GMoPE:A Prompt-Expert Mixture Framework for Graph Foundation Models
Zhibin Wang, Zhixing Zhang, Shuqi Wang, Xuanting Xie, Zhao Kang
TL;DR
This work tackles the challenge of cross-domain generalization in graph foundation models by fusing graph prompting with a Mixture-of-Experts (MoE) architecture. Each expert receives a unique prompt, and a structure-aware router selects and aggregates expert outputs, augmented by a soft orthogonality constraint to sustain diversity. Crucially, transfer learning is lightweight, as only prompts and task heads are fine-tuned while core experts remain fixed. Empirical results show GMoPE outperforms state-of-the-art prompt-based and MoE baselines across link prediction and graph/node classification tasks, often matching or surpassing full-parameter fine-tuning with substantially lower adaptation overhead. The approach offers a principled, scalable pathway toward robust, generalizable graph foundation models suitable for diverse domains.
Abstract
Graph Neural Networks (GNNs) have demonstrated impressive performance on task-specific benchmarks, yet their ability to generalize across diverse domains and tasks remains limited.
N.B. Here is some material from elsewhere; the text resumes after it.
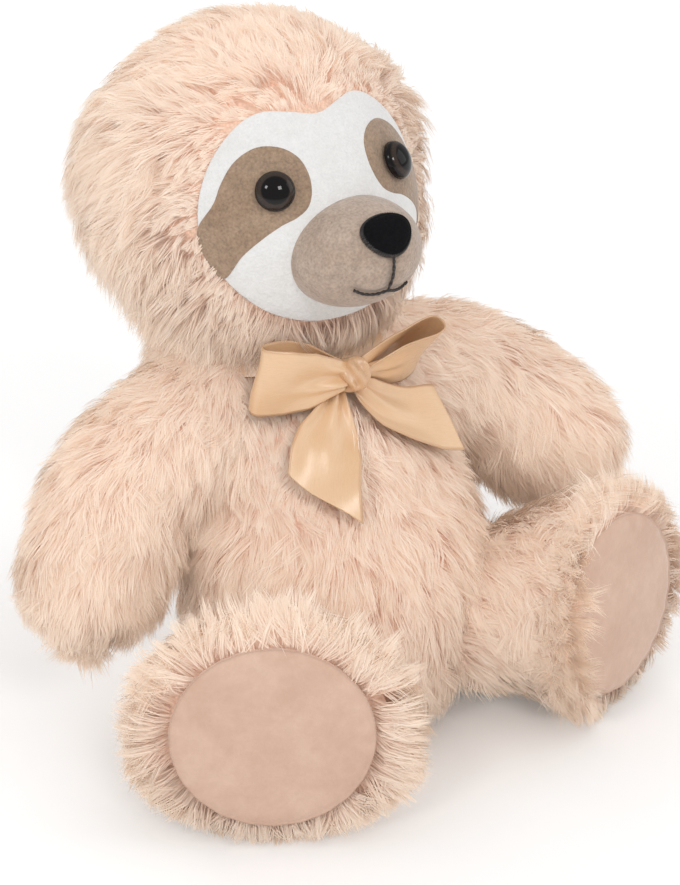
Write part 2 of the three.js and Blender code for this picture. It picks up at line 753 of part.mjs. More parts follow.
// An oval pad that faces +Z, from a depth behind its edge to a front that may crown.
function solePad(grow, depth, proud, crown) {
  const around = 24;
  const ring = (share, height) =>
    Array.from({ length: around }, (_, step) => {
      const angle = (2 * Math.PI * step) / around;
      return new THREE.Vector3(
        (soleHalfWidth + grow) * share * Math.cos(angle),
        (soleHalfHeight + grow) * share * Math.sin(angle),
        height,
      );
    });
  const ringShares = [0.7, 0.35];
  const front = ringShares.map((share) => ring(share, proud + crown * (1 - share ** 2)));
  const rings = [ring(1, -depth), ring(1, proud - soleRim), ring(0.97, proud), ...front];
  return closedLoft(new THREE.Vector3(0, 0, -depth), rings, new THREE.Vector3(0, 0, proud + crown));
}

// Ribbon: strips of one width and thickness, each along its own line
// A strip is a closed loft of four-cornered rings: each place has its middle and the way its width runs.
function strip(places) {
  const middles = places.map((place) => place.middle);
  const curve = curveThrough(middles);
  const ring = (place, index) => {
    const tangent = curve.getTangent(index / (places.length - 1));
    const across = place.across.clone().normalize();
    const through = new THREE.Vector3().crossVectors(tangent, across).normalize();
    const half = place.width / 2;
    const corner = (a, b) =>
      place.middle.clone().addScaledVector(across, a * half).addScaledVector(through, (b * ribbonThickness) / 2);
    return [corner(-1, -1), corner(1, -1), corner(1, 1), corner(-1, 1)];
  };
  return closedLoft(middles[0], places.map(ring), middles.at(-1));
}

// Straight out of the chest's fur, at an angle sideways from straight ahead and a height
function chestNormal(degrees, height) {
  const at = (turn, rise) => torsoPoint(rise, THREE.MathUtils.degToRad(turn - 90), 0);
  const across = at(degrees + 1, height).sub(at(degrees - 1, height));
  const upward = at(degrees, height + gap).sub(at(degrees, height - gap));
  return across.cross(upward).normalize();
}

function onChest(degrees, height, lift) {
  const place = torsoPoint(height, THREE.MathUtils.degToRad(degrees - 90), 0);
  return place.addScaledVector(chestNormal(degrees, height), lift);
}

// The ribbon gathered round the neck
function bandBody(grow) {
  const steps = 30;
  const [inner, outer] = [facetRoom + gap - grow, facetRoom + gap + ribbonThickness + grow];
  const sections = Array.from({ length: steps }, (_, step) => {
    const angle = (2 * Math.PI * step) / steps;
    const height = bandHeight - bandRise * Math.sin(angle);
    const corner = (rise, lift) => torsoPoint(height + rise * (bandWidth / 2 + grow), angle, lift);
    return [corner(-1, inner), corner(-1, outer), corner(1, outer), corner(1, inner)];
  });
  return solid(closedRing(sections.reverse()));
}

function buildBow() {
  piece(sloth, "ribbon_band", bandBody(0), satin);
  const bandRoom = solid(torsoLoft(2 * gap, -floorCut, torsoHeight)).add(bandBody(gap));
  piece(sloth, "bow_knot", knotBody(0).subtract(bandRoom), satin);
  buildBowLoops(bandRoom);
  buildBowTails();
}

const knotMiddle = new THREE.Vector3(0, -knotForward, knotHeight);

function knotBody(grow) {
  const body = new THREE.SphereGeometry(1, 16, 10);
  body.scale(knotHalfWidth + grow, knotHalfDepth + grow, knotHalfHeight + grow);
  return solid(body.translate(knotMiddle.x, knotMiddle.y, knotMiddle.z));
}

// Each loop leaves the knot in front, turns at its far end and comes back behind; its width leans with the chest.
const loopLength = { left: leftLoopLength, right: rightLoopLength };
const loopOpening = { left: leftLoopOpening, right: rightLoopOpening };
const loopShares = [
  // out from the knot, half the opening, width
  [0, 0.1, 0.42],
  [0.16, 0.3, 0.6],
  [0.4, 0.75, 0.88],
  [0.68, 1, 1],
  [0.9, 0.78, 1],
  [0.99, 0.35, 1],
];
const loopBackTurnDegrees = { left: 4, right: 18 };
const bowLeanDegrees = 27;

function buildBowLoops(bandRoom) {
  const lean = THREE.MathUtils.degToRad(bowLeanDegrees);
  const across = new THREE.Vector3(0, Math.sin(lean), Math.cos(lean));
  for (const [side, word] of [
    [1, "left"],
    [-1, "right"],
  ]) {
    const turn = THREE.MathUtils.degToRad(loopBackTurnDegrees[word]);
    const outward = new THREE.Vector3(side * Math.cos(turn), Math.sin(turn), 0);
    const ahead = new THREE.Vector3().crossVectors(outward, across).multiplyScalar(side).normalize();
    const start = knotMiddle.clone().addScaledVector(outward, knotHalfWidth / 2);
    const place = ([out, open, widthShare], layer) => ({
      middle: start
        .clone()
        .addScaledVector(outward, out * loopLength[word])
        .addScaledVector(ahead, (layer * open * loopOpening[word]) / 2 + layer * ribbonThickness),
      across,
      width: widthShare * ribbonWidth,
    });
    const there = loopShares.map((row) => place(row, 1));
    const back = loopShares.map((row) => place(row, -1)).reverse();
    piece(sloth, `bow_loop_${word}`, solid(strip([...there, ...back])).subtract(bandRoom).subtract(knotBody(gap)), satin);
  }
}

// The tails hang from the knot over the chest: degrees round from the front, and shares of the drop, lift and width
const tailDrop = { left: leftTailDrop, right: rightTailDrop };
const tailLift = { left: leftTailLift, right: rightTailLift };
const tailShares = {
  right: [
    [-6, 0.17, 0.25, 0.2],
    [-9, 0.29, 0.26, 0.3],
    [-13, 0.42, 0.3, 0.6],
    [-18, 0.56, 0.7, 1],
    [-23, 0.76, 0.7, 1],
    [-26, 1, 0.7, 1],
  ],
  left: [
    [6, 0.19, 0.2, 0.2],
    [9, 0.32, 0.25, 0.34],
    [17, 0.51, 0.25, 0.56],
    [27, 0.7, 0.5, 0.85],
    [37, 0.86, 0.8, 1],
    [45, 1, 1, 1],
  ],
};

function buildBowTails() {
  for (const [word, rows] of Object.entries(tailShares)) {
    const middles = rows.map(([degrees, drop, lift]) =>
      onChest(degrees, knotHeight - drop * tailDrop[word], lift * tailLift[word]),
    );
    const line = curveThrough(middles);
    const places = rows.map(([, , , widthShare], index) => {
      const tangent = line.getTangent(index / (rows.length - 1));
      const outward = chestNormal(rows[index][0], middles[index].z);
      return {
        middle: middles[index],
        across: new THREE.Vector3().crossVectors(outward, tangent),
        width: widthShare * ribbonWidth,
      };
    });
    piece(sloth, `bow_tail_${word}`, solid(strip(places)).subtract(knotBody(gap)), satin);
  }
}

buildTorso();
buildHead();
for (const [side, word] of [
  [1, "left"],
  [-1, "right"],
]) {
  buildArm(side, word);
  buildLeg(side, word, feet[word]);
}
buildBow();

export default sloth;
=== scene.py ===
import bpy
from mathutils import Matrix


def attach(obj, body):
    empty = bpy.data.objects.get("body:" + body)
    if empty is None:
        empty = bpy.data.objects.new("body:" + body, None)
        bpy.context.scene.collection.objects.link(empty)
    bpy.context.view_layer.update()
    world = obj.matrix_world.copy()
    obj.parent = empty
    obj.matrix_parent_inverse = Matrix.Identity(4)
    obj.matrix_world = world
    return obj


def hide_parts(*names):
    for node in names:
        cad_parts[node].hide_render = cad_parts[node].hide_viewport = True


bl_info = {
    "name": "Plush Sloth",
    "version": (1, 0, 0),
    "blender": (4, 5, 0),
    "location": "View3D > Sidebar > Plush Sloth",
    "description": "Dresses the packed frame of a sitting plush sloth in fur, face cloth, suede and satin",
    "category": "Add Mesh",
}

import math

import bpy
import numpy as np
from bpy.props import FloatProperty, FloatVectorProperty, IntProperty
from mathutils import Matrix

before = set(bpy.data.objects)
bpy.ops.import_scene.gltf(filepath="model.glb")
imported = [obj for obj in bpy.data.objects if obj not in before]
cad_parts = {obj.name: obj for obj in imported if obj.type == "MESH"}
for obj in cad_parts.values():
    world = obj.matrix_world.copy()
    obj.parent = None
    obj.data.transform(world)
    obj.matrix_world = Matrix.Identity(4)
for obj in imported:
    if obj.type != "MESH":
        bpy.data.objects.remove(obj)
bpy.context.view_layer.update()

# Shapes are worked out in millimetres and put into meshes in metres
MM = 0.001
UP = np.array([0.0, 0.0, 1.0])
FLOOR_GAP = 0.9  # how far the hides stay above the floor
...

Existing approaches often struggle with negative transfer, scalability issues, and high adaptation costs. To address these challenges, we propose GMoPE (Graph Mixture of Prompt-Experts), a novel framework that seamlessly integrates the Mixture-of-Experts (MoE) architecture with prompt-based learning for graphs. GMoPE leverages expert-specific prompt vectors and structure-aware MoE routing to enable each expert to specialize in distinct subdomains and dynamically contribute to predictions. To promote diversity and prevent expert collapse, we introduce a soft orthogonality constraint across prompt vectors, encouraging expert specialization and facilitating a more balanced expert utilization. Additionally, we adopt a prompt-only fine-tuning strategy that significantly reduces spatiotemporal complexity during transfer. We validate GMoPE through extensive experiments under various pretraining strategies and multiple downstream tasks. Results show that GMoPE consistently outperforms state-of-the-art baselines and achieves performance comparable to full parameter fine-tuning-while requiring only a fraction of the adaptation overhead. Our work provides a principled and scalable framework for advancing generalizable and efficient graph foundation models.